Whisk eggs and milk together in a large spouted measuring cup (I use an 8 cup pyrex). Measure 1 cup of flour and carefully stir salt into the flour which is still in the measuring cup (less things to wash people!). Gradually add the flour to the eggs & milk whisking constantly. Batter should be very runny and mostly smooth — think of the consistency of heavy cream. A few lumps are ok. Add melted butter and stir well.
When oven is heated, take pan out and spray with nonstick or grease with butter. (My popover pans are nonstick so I just used Pam. If yours are cast iron, use butter). Fill cups to just over halfway. Bake at 425 without opening the door for 20-25 minutes. Pray.
After they have popped and are done, slit the tops with a knife and either serve immediately or return to the oven for 5 minutes at 350 degrees to preserve the ‘pop.’

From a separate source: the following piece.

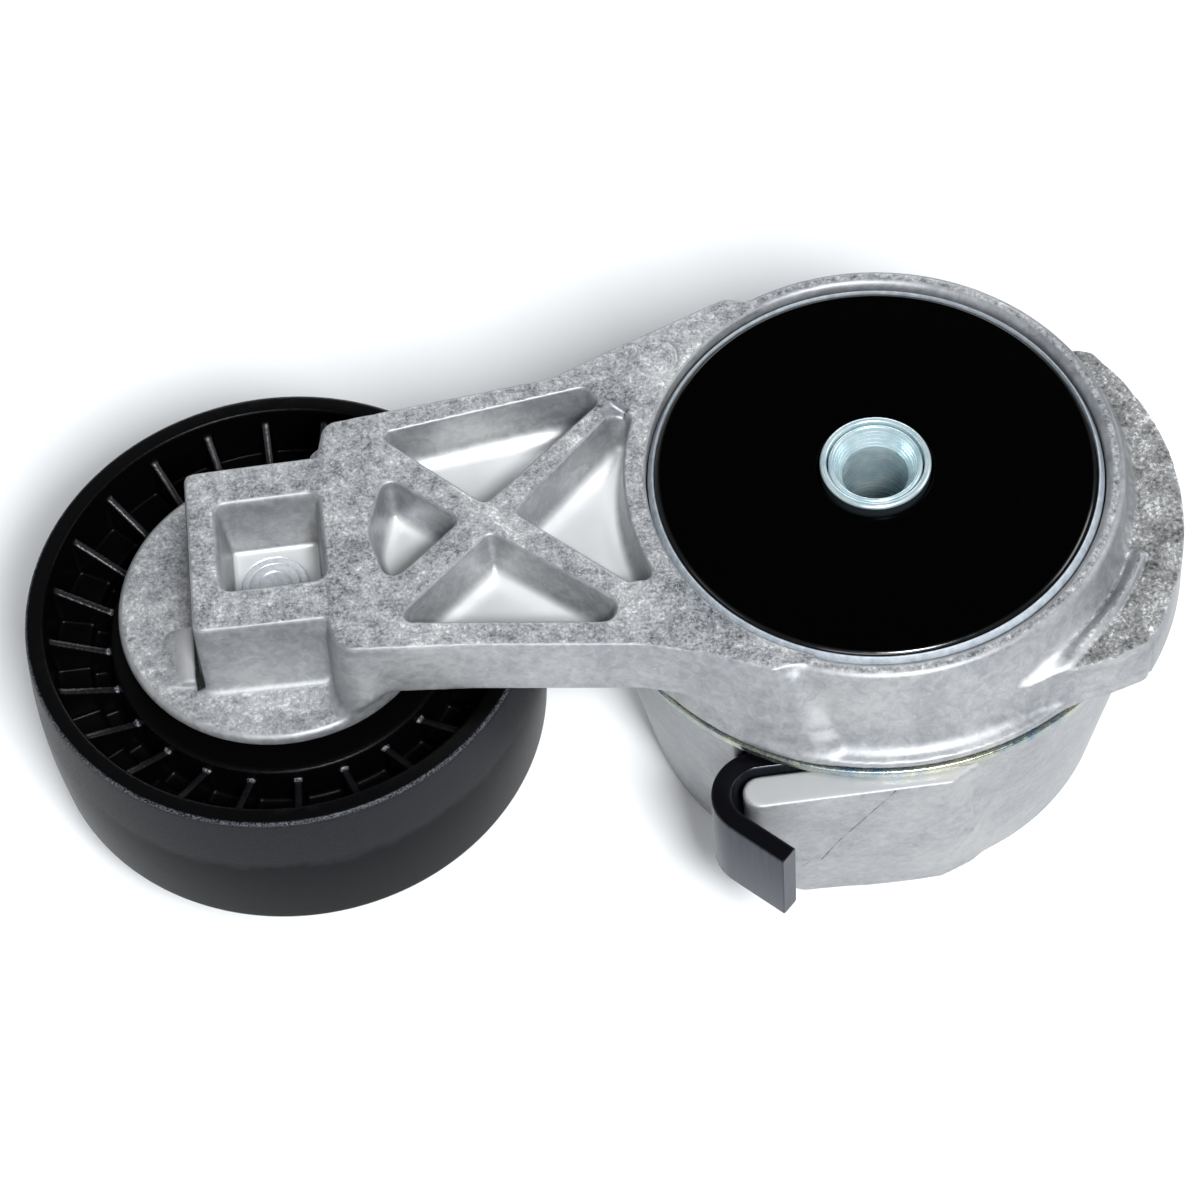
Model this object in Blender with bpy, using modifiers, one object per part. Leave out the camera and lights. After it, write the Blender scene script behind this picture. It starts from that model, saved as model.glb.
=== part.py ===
"""Belt tensioner: a sprung die-cast arm that carries a smooth idler pulley.

The arm turns about the Z axis on a spring case.  The case's mounting face is the plane z = 0,
the pivot axis is the Z axis, and the pulley lies towards -X.  Lengths below are in millimetres.
"""

import math

import bmesh
import bpy
from mathutils import Vector

MM = 0.001
OBJECT_NAME = "belt_tensioner"
GAP = 0.3                  # clearance between pieces that touch

# Facets round a large, a medium and a small turned piece
BIG_STEPS, MEDIUM_STEPS, SMALL_STEPS = 48, 32, 24

# Driving dimensions
CENTRES = 89.0             # pivot axis to pulley axis
PULLEY_RADIUS = 38.0
PULLEY_LOW, PULLEY_HIGH = 14.5, 42.5
PULLEY_CROWN = 0.7         # how far the running face swells at mid width
RIB_COUNT = 24
CASE_TOP = 40.5            # top of the spring case's wall
CASE_RADIUS = 41.5         # the wall's outer radius there
FOOT_RADIUS = 35.4         # the case's outer radius at the mounting face
CHAMBER_RADIUS = 38.5      # inside of the spring chamber
CHAMBER_FLOOR = 23.0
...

I am convinced that my failures were mostly due to the flour to egg to milk ratio. My batter was not runny enough. Nowhere online did I come across this as being a reason they did not pop. I read that the consistency should be “runny” and “like pancake batter,” but those descriptions are not very precise. I also believe that stupid Costco flour played a part, however I used that flour for the German Pancake and it worked just fine, so… If you are having problems with popovers not popping, try decreasing your flour or adding an egg if you have already tried all the other tricks and you are sure that, like me, you are doing everything right.